Digitalisation of the railways offers huge potential for passenger growth – and with it opportunities for suppliers, says Roger Williams
With many airlines battling to find additional runway capacity at overcrowded airports, Europe’s railways believe they can double intercity passengers by 2030. Such massive growth is being made possible by ERTMS (the European Rail Traffic Management System), closing gaps between trains and optimising track speeds.
This massive growth in customers has enormous potential for caterers and hospitality providers, as well as significant challenges – the answer to which is undoubtedly digitalisation of customer interfaces and automation of processes. It’s an opportunity for tech suppliers too, as rail caterers look for systems that help them cope with rising demand.
At a recent Digital Rail Revolution conference in Paris, Jenny Gejke, head of Digital Channels at Swedish Railways (SJ), said: “Digitalisation is disrupting the travel experience for the better, and we can learn about what works for the airline industry and apply positive solutions to our trains.”
However, identifying which digital disruptors are the ‘must haves’ while avoiding the ‘white elephants’ is vital if you are going to generate the best return on your investment.
As consumers are switching to apps to browse, book and buy, my consultancy, Explore Catering, took a look at the types of technological sophistication onboard service providers might prioritise in the years ahead.
Understanding user behaviour
They say ‘feedback is the breakfast of champions’ so giving your customers a digital, user-friendly way to detail their ‘likes’ and ‘dislikes’ is a smart move. It brings understanding of their emotional hooks and can help shape future service offers.
Consider pushing QRS’s (Quick Response Surveys) directly to your pre-registered customers’ smart devices. Collect and feed qualitative behaviour data into your service delivery review process, either singularly or as part of a customer panel programme. Use an app with notifications prompting a response, or simply send an email link. Digital analytics partners such as Verve and Further, who work with Virgin Atlantic, research in this way following customer bookings.
Open data transfers
All rail customers have one thing in common – they need a ticket. Many railways are moving to mobile ticketing and caterers should consider ways to link advance food purchases to ticketing through train companies (or third-party online ticket agents).
This increases sales opportunities before travel, helps adapt to demand fluctuations and target special offers. Links to travel reward schemes also offer similar opportunities.
Use digital menus either online, via an app or onboard screens, to adapt pricing and match demand, stock availability and time of day.

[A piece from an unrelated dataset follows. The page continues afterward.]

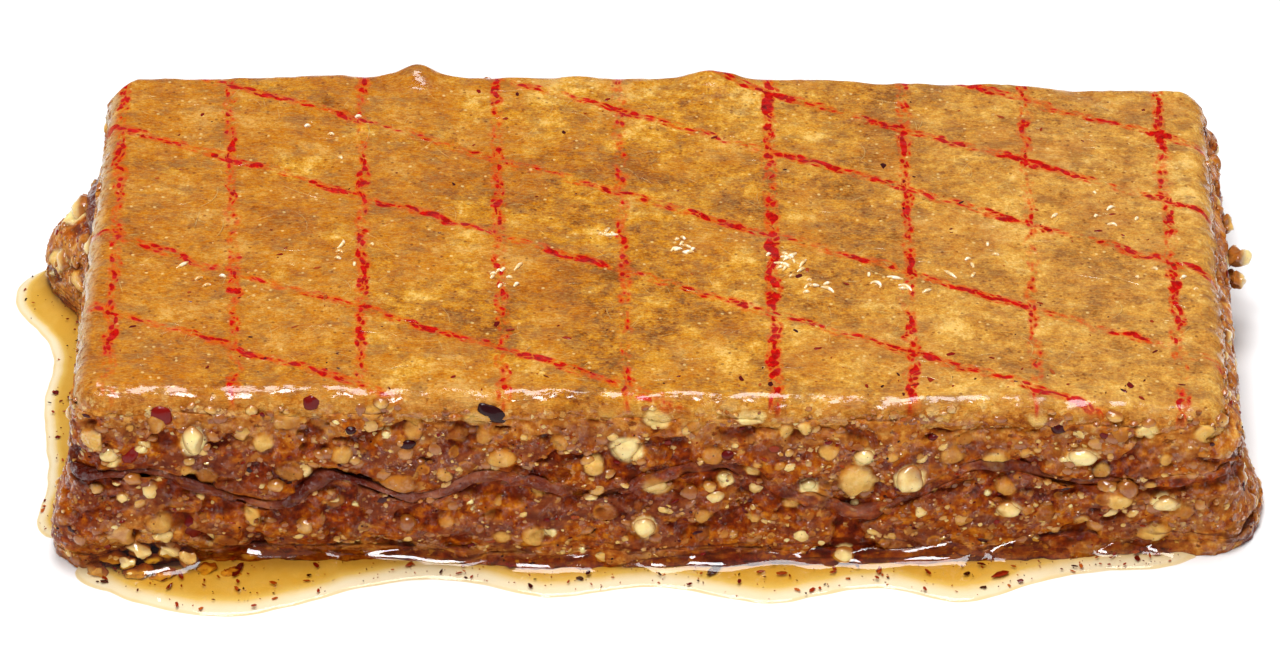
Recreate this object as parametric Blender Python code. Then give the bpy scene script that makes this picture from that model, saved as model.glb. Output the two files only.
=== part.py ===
"""A piece of layered nut baklava: a glazed crust of soaked dough sheets, two nut fillings with dough
sheets between and below them, and the syrup that has run out at its front and left.

Metres, +Z up. X runs along the long cut side, and -Y faces the front. The piece rests on z = 0, and the
origin is at the bottom centre of its bounding box.
"""

import math

import bmesh
import bpy
from mathutils import Vector

MM = 0.001

# The block: a slab cut by hand, so its sides aren't quite square and it is thinner at the right.
LENGTH = 97.4 * MM
DEPTH = 49.2 * MM
MEAN_HEIGHT = 16.6 * MM
HEIGHT_FALL = 3.5 * MM  # left end to right end
FRONT_SKEW = 2.6 * MM  # how much further back the front edge is at the right
BACK_SKEW = 3.0 * MM
BACK_BOW = 1.4 * MM  # how far the back edge bows out at its middle
CORNER_RADIUS = 3.0 * MM

# Heights of the seams between the layers, at the middle of the piece.
CRUST_THICKNESS = 1.9 * MM
UPPER_SEAM = 8.9 * MM
LOWER_SEAM = 7.5 * MM
BASE_SEAM = 1.9 * MM
SEAM_FALL = 1.4 * MM  # the two middle seams drop this much from left to right
SEAM_WAVE = 0.45 * MM
SEAM_GAP = 0.3 * MM  # between touching layers

# What is pressed out of the soft lower layers: where on the outline, how far, and over what radius.
LOWER_BULGES = (
    (Vector((-49, 18)) * MM, 4.6 * MM, 6.5 * MM),
    (Vector((-49, -20)) * MM, 1.8 * MM, 6.0 * MM),
    (Vector((49, -18)) * MM, 2.4 * MM, 5.5 * MM),
)
# Nut pieces that lift the crust at its back edge: where, how high and how wide.
CRUST_LUMPS = (
    (Vector((-21, 24.4)) * MM, 1.3 * MM, 2.2 * MM),
    (Vector((5, 25.0)) * MM, 1.0 * MM, 2.8 * MM),
)
CRUST_RIPPLE = 0.18 * MM

# The syrup.
SYRUP_HEIGHT = 1.9 * MM
SYRUP_RIM = 0.35 * MM  # the height of its rounded rim
SYRUP_GAP = 0.35 * MM  # to the block
FRONT_SYRUP_ENDS = (-47.5 * MM, 46.0 * MM)
FRONT_LOBES = (  # middle, reach in front of the block, and radius
    (-37.0 * MM, 4.8 * MM, 10.5 * MM),
    (-8.0 * MM, 2.2 * MM, 6.0 * MM),
    (9.5 * MM, 2.6 * MM, 7.0 * MM),
    (24.0 * MM, 3.4 * MM, 6.5 * MM),
)
FRONT_REACH = 1.6 * MM
LEFT_SYRUP_ENDS = (-19.0 * MM, 15.5 * MM)
LEFT_LOBES = ((9.5 * MM, 4.2 * MM, 7.0 * MM),)
LEFT_REACH = 1.5 * MM

LAYER_CUTS = (25, 11, 3)  # grid cuts of a layer along X, Y and Z
SYRUP_CUTS = (33, 4, 1)
SHEET_CUTS = 1  # grid cuts through the height of a thin layer
CROWDING = 0.6  # 0 spaces the grid evenly, 1 crowds it towards the sides

MATERIALS = {  # colour, roughness
    "crust": ((0.62, 0.34, 0.10, 1), 0.25),
    "filling": ((0.30, 0.15, 0.09, 1), 0.45),
    "dough": ((0.24, 0.12, 0.08, 1), 0.35),
    "syrup": ((0.78, 0.50, 0.14, 1), 0.08),
}


def clear_scene():
    for obj in list(bpy.data.objects):
        bpy.data.objects.remove(obj)


def make_material(name):
    colour, roughness = MATERIALS[name]
    material = bpy.data.materials.new(name)
    material.use_nodes = True
    shader = material.node_tree.nodes["Principled BSDF"]
    shader.inputs["Base Color"].default_value = colour
    shader.inputs["Roughness"].default_value = roughness
    shader.inputs["Metallic"].default_value = 0
    return material


def crowd(t):
    """Moves a grid line at t, from -1 to 1, nearer to its end, so that the rounded sides get more faces."""
    return (1 - CROWDING) * t + CROWDING * math.sin(t * math.pi / 2)


def rounded_square(u, v):
    """Rounds the corners of the grid over the block, in fractions of its half sizes."""
    half_x, half_y = LENGTH / 2, DEPTH / 2
    x, y = u * half_x, v * half_y
    p = (abs(x) - (half_x - CORNER_RADIUS)) / CORNER_RADIUS
    q = (abs(y) - (half_y - CORNER_RADIUS)) / CORNER_RADIUS
    if p > 0 and q > 0:
        x = math.copysign(half_x - CORNER_RADIUS + CORNER_RADIUS * p * math.sqrt(1 - q * q / 2), x)
        y = math.copysign(half_y - CORNER_RADIUS + CORNER_RADIUS * q * math.sqrt(1 - p * p / 2), y)
    return x / half_x, y / half_y


def plan(u, v, grow=0.0, bulges=()):
    """The point of the hand-cut plan at grid place u, v. Its rim is moved out by grow and by the bulges."""
    u, v = rounded_square(max(-1.0, min(1.0, u)), max(-1.0, min(1.0, v)))
    x = u * LENGTH / 2
    skew = FRONT_SKEW if v < 0 else BACK_SKEW
    bow = BACK_BOW * (1 - u * u) if v > 0 else 0
    y = v * (DEPTH / 2 + bow) + u * skew / 2
    rim = max(abs(u), abs(v)) ** 6
    point = Vector((x, y))
    out = Vector((u * DEPTH, v * LENGTH)).normalized() if rim else Vector((0, 0))
    moved = grow
    for centre, reach, radius in bulges:
        moved += reach * math.exp(-(((point - centre).length / radius) ** 2))
    return point + out * rim * moved


def top_height(x, y):
    height = MEAN_HEIGHT - HEIGHT_FALL * x / LENGTH
    height += CRUST_RIPPLE * math.sin(x / (6.1 * MM)) * math.cos(y / (4.7 * MM))
    for centre, lift, radius in CRUST_LUMPS:
        height += lift * math.exp(-(((Vector((x, y)) - centre).length / radius) ** 2))
    return height


def crust_seam(x, y):
    height = MEAN_HEIGHT - HEIGHT_FALL * x / LENGTH - CRUST_THICKNESS
    return height + 0.5 * SEAM_WAVE * math.sin(x / (5.3 * MM) + y / (9.0 * MM))


def middle_seam(level, phase):
    """A wavy seam through the middle of the piece, at this level."""

    def height(x, y):
        wave = math.sin(x / (8.5 * MM) + phase) * math.cos(y / (11.0 * MM) + phase)
        return level - SEAM_FALL * x / LENGTH + SEAM_WAVE * wave

    return height


def base_seam(x, y):
    return BASE_SEAM + 0.4 * SEAM_WAVE * math.sin(x / (7.2 * MM) + 1) * math.cos(y / (8.3 * MM))


def ground(x, y):
    return 0.0


def gridded_block(cuts):
    """A cube from -1 to 1, cut into a grid along each axis."""
    bm = bmesh.new()
    bmesh.ops.create_cube(bm, size=2)
    for axis, count in enumerate(cuts):
        along = [e for e in bm.edges if abs(e.verts[0].co[axis] - e.verts[1].co[axis]) > 1e-6]
        bmesh.ops.subdivide_edges(bm, edges=along, cuts=count, use_grid_fill=True)
    return bm


def finish_object(name, bm, material, parent, collection):
    bmesh.ops.recalc_face_normals(bm, faces=bm.faces)
    mesh = bpy.data.meshes.new(name)
    bm.to_mesh(mesh)
    bm.free()
    mesh.shade_smooth()
    mesh.set_sharp_from_angle(angle=math.radians(50))
    mesh.materials.append(material)
    obj = bpy.data.objects.new(name, mesh)
    obj.parent = parent
    collection.objects.link(obj)
    return obj


def make_layer(name, low, high, cuts, profile, bulges, material, parent, collection):
    """A layer between the seams low and high. profile gives how far its side stands out at height t."""
    bm = gridded_block(cuts)
    for vert in bm.verts:
        u, v, w = vert.co
        t = (w + 1) / 2
        point = plan(crowd(u), crowd(v), profile(t), bulges)
        bottom = low(*point) + (0 if low is ground else SEAM_GAP / 2)
        top = high(*point) - (0 if high is top_height else SEAM_GAP / 2)
        vert.co = (*point, bottom + (top - bottom) * t)
    return finish_object(name, bm, material, parent, collection)


def round_top(radius):
    """A side that turns in over its upper edge."""

    def profile(t):
        return -radius * max(0.0, 2 * t - 1) ** 3

    return profile


def round_side(grow, swell):
    """A side that stands out by grow, and by swell more at its middle height."""

    def profile(t):
        return grow + swell * math.sin(math.pi * t)

    return profile


def make_block(materials, parent, collection):
    thin = (*LAYER_CUTS[:2], SHEET_CUTS)
    upper_seam = middle_seam(UPPER_SEAM, 0.0)
    lower_seam = middle_seam(LOWER_SEAM, 0.5)
    common = {"parent": parent, "collection": collection}
    make_layer("top_sheets", crust_seam, top_height, LAYER_CUTS, round_top(1.1 * MM), (),
               materials["crust"], **common)
    make_layer("upper_filling", upper_seam, crust_seam, LAYER_CUTS, round_side(-0.1 * MM, 0.5 * MM), (),
               materials["filling"], **common)
    make_layer("middle_sheets", lower_seam, upper_seam, thin, round_side(0.3 * MM, 0.3 * MM), (),
               materials["dough"], **common)
    make_layer("lower_filling", base_seam, lower_seam, LAYER_CUTS, round_side(0.6 * MM, 0.7 * MM),
               LOWER_BULGES, materials["filling"], **common)
    make_layer("base_sheets", ground, base_seam, thin, round_side(0.9 * MM, 0.3 * MM), LOWER_BULGES,
               materials["dough"], **common)


def lobed_reach(place, least, lobes, ends):
    """How far the syrup reaches from the block at a place along it. It tapers to least at its ends."""
    reach = least + sum(far * math.exp(-(((place - middle) / radius) ** 2)) for middle, far, radius in lobes)
    from_end = min(place - ends[0], ends[1] - place)
    taper = math.sin(min(1.0, from_end / (5 * MM)) * math.pi / 2)
    return least / 2 + (reach - least / 2) * taper


def make_syrup(name, start, outwards, reach, ends, material, parent, collection):
    """A low puddle along one side of the block. start gives the block's side at a place along it."""
    bm = gridded_block(SYRUP_CUTS)
    for vert in bm.verts:
        u, v, w = vert.co
        place = ends[0] + (ends[1] - ends[0]) * (crowd(u) + 1) / 2
        across = (1 - v) / 2
        far = reach(place)
        upper = SYRUP_RIM + (min(SYRUP_HEIGHT, 0.75 * far) - SYRUP_RIM) * math.sqrt(1 - across**2)
        point = start(place) + outwards * (SYRUP_GAP + far * math.sin(across * math.pi / 2))
        vert.co = (*point, upper * (w + 1) / 2)
    return finish_object(name, bm, material, parent, collection)


def front_side(x):
    """The front of the block's base at a place along X, where the base stands out furthest."""
    return plan(2 * x / LENGTH, -1, 1.35 * MM, LOWER_BULGES)


def left_side(y):
    return plan(-1, 2 * y / DEPTH, 1.35 * MM, LOWER_BULGES)


def make_puddles(materials, parent, collection):
    common = {"material": materials["syrup"], "parent": parent, "collection": collection}
    make_syrup("syrup_front", front_side, Vector((0, -1)),
               lambda x: lobed_reach(x, FRONT_REACH, FRONT_LOBES, FRONT_SYRUP_ENDS),
               FRONT_SYRUP_ENDS, **common)
    make_syrup("syrup_left", left_side, Vector((-1, 0)),
               lambda y: lobed_reach(y, LEFT_REACH, LEFT_LOBES, LEFT_SYRUP_ENDS),
               LEFT_SYRUP_ENDS, **common)


def centre_over_origin(parent, collection):
    """Moves the parent so that the whole object's bounding box is centred on the origin."""
    corners = [vert.co for obj in collection.objects if obj.type == "MESH" for vert in obj.data.vertices]
    for axis in (0, 1):
        places = [corner[axis] for corner in corners]
        parent.location[axis] = -(min(places) + max(places)) / 2


def main():
    clear_scene()
    collection = bpy.data.collections.new("baklava_piece")
    bpy.context.scene.collection.children.link(collection)
    parent = bpy.data.objects.new("baklava_frame", None)
    collection.objects.link(parent)
    materials = {name: make_material(name) for name in MATERIALS}
    make_block(materials, parent, collection)
    make_puddles(materials, parent, collection)
    centre_over_origin(parent, collection)


main()
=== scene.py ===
import math
import random

import bmesh
import bpy
from mathutils import Matrix, Vector, noise


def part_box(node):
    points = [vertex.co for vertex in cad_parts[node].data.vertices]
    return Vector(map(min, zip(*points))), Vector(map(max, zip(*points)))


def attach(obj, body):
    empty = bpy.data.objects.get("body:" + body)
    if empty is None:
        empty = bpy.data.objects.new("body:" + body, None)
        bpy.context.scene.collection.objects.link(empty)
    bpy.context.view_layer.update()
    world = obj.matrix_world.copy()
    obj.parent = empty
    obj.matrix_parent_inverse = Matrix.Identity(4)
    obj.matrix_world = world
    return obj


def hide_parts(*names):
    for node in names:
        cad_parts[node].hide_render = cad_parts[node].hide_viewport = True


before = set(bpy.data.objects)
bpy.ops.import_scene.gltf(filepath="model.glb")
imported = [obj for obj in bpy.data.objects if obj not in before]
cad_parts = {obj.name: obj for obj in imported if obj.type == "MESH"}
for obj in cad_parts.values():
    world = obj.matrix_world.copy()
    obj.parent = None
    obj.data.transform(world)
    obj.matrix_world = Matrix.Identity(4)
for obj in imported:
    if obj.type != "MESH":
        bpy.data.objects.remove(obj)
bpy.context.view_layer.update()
random.seed(41)

# every piece is modelled in millimetres round the middle of the cut block, then moved into the frame
mm = 0.001
crustLow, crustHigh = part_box("top_sheets")
blockX = (crustLow.x + crustHigh.x) / 2
blockY = crustLow.y + 25.8 * mm
toFrame = Matrix.Translation((blockX, blockY, 0)) @ Matrix.Scale(mm, 4)

block = {
    "halfLength": 48.7, "halfDepth": 24.6, "corner": 2.8,
    "frontSkew": 2.6, "backSkew": 3.0, "backBow": 1.4, "backDeeper": 1.2, "rightWider": 1.5,   # how the hand cut strays from square
    "height": 16.6, "fall": 3.5,                         # thicker at the left end
    "crustDepth": 2.1,
}

# what the soft lower layers press out: place on the outline, how far, over what radius, up to what height
bulges = [
    {"at": (-48.0, 18.0), "toward": (-1, 0), "reach": 5.2, "radius": 6.4, "top": 10.0},
    {"at": (-48.0, -21.0), "toward": (-1, 0), "reach": 1.6, "radius": 6.0, "top": 8.0},
    {"at": (48.0, -18.5), "toward": (1, 0), "reach": 1.6, "radius": 5.0, "top": 4.5},
]

# nuts that lift the crust at its back edge
crustLumps = [
    {"at": (-21.0, 24.6), "lift": 1.4, "radius": 2.0},
    {"at": (5.5, 25.6), "lift": 1.1, "radius": 2.6},
]


def clamp(value, low=0.0, high=1.0):
    return max(low, min(high, value))


def smooth(low, high, value):
    t = clamp((value - low) / (high - low))
    return t * t * (3 - 2 * t)


def rough(x, y, z, size, octaves=2, shift=0.0):
    # cloudy noise from about -1 to 1, with lumps about this many millimetres across
    spot = Vector((x / size + shift, y / size - shift, z / size + 2 * shift))
    return noise.fractal(spot, 1.0, 2.0, octaves)


def bend(x, y):
    # the skew and bow of the hand cut
    u = clamp(x / block["halfLength"], -1.1, 1.1)
    v = clamp(y / block["halfDepth"], -1, 1)
    skew = block["frontSkew"] + (block["backSkew"] - block["frontSkew"]) * (v + 1) / 2
    bow = block["backBow"] * (1 - u * u) * smooth(0, 1, v)
    back = block["backDeeper"] * smooth(-0.3, 1, v) - 1.6 * smooth(-0.93, -1.02, u) * smooth(0.75, 1, v)
    return x + block["rightWider"] * clamp(u) * (v + 1) / 2, y + u * skew / 2 + bow + back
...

Offer non-food and drink ancillary revenue opportunities such as tickets for major attractions via your EPoS or app.
Early results of ‘at-seat delivery’ apps are showing increased revenues. Including incentives for certain purchases (for example, gifts for home delivery), means you can see how your passengers react to each different stimulus and design future offers accordingly.
‘Real time’ warehouse management means every sale, whether online or onboard, can create a virtual order for replacement stock, instantly defining demand from production kitchens, warehouses and suppliers.
Consider how digitalisation can also help automate other supply and logistics processes, such as staff scheduling; matching goods-in with ‘FIFO’ warehouse space allocation; harmonising train-side deliveries with train ID systems; linking client invoicing direct to onboard scans confirming delivery receipt; and joining product lifecycle and waste tracking with recycling, redundant stock management and product development.
Harvesting data from these and similar activities will help leverage cost efficiencies, measure performance and manage accurate and meaningful KPIs, both internally and with clients.
Apps designed for training staff online, using instructional video streaming, can help inform and ‘up-skill’ employees, simultaneously providing training records and compliance.
Benefits include reduced training resources, fewer courses taking staff away from frontline duties, and brand standards that are more easily maintained. This is being used in Poland by WARS and other companies will follow.
Security of any digital system is critical to protect data and avoid business disruption. Build in back-ups and security systems, business continuity planning, maintenance, licensing and upgrades to reduce risk. Working with the right partners from the start will ensure the right fit for your needs and best value for money.
In short, embrace the right digital technology, engage customers, staff, suppliers and clients through intuitive interfaces and the future success of catering and hospitality in rail seems assured.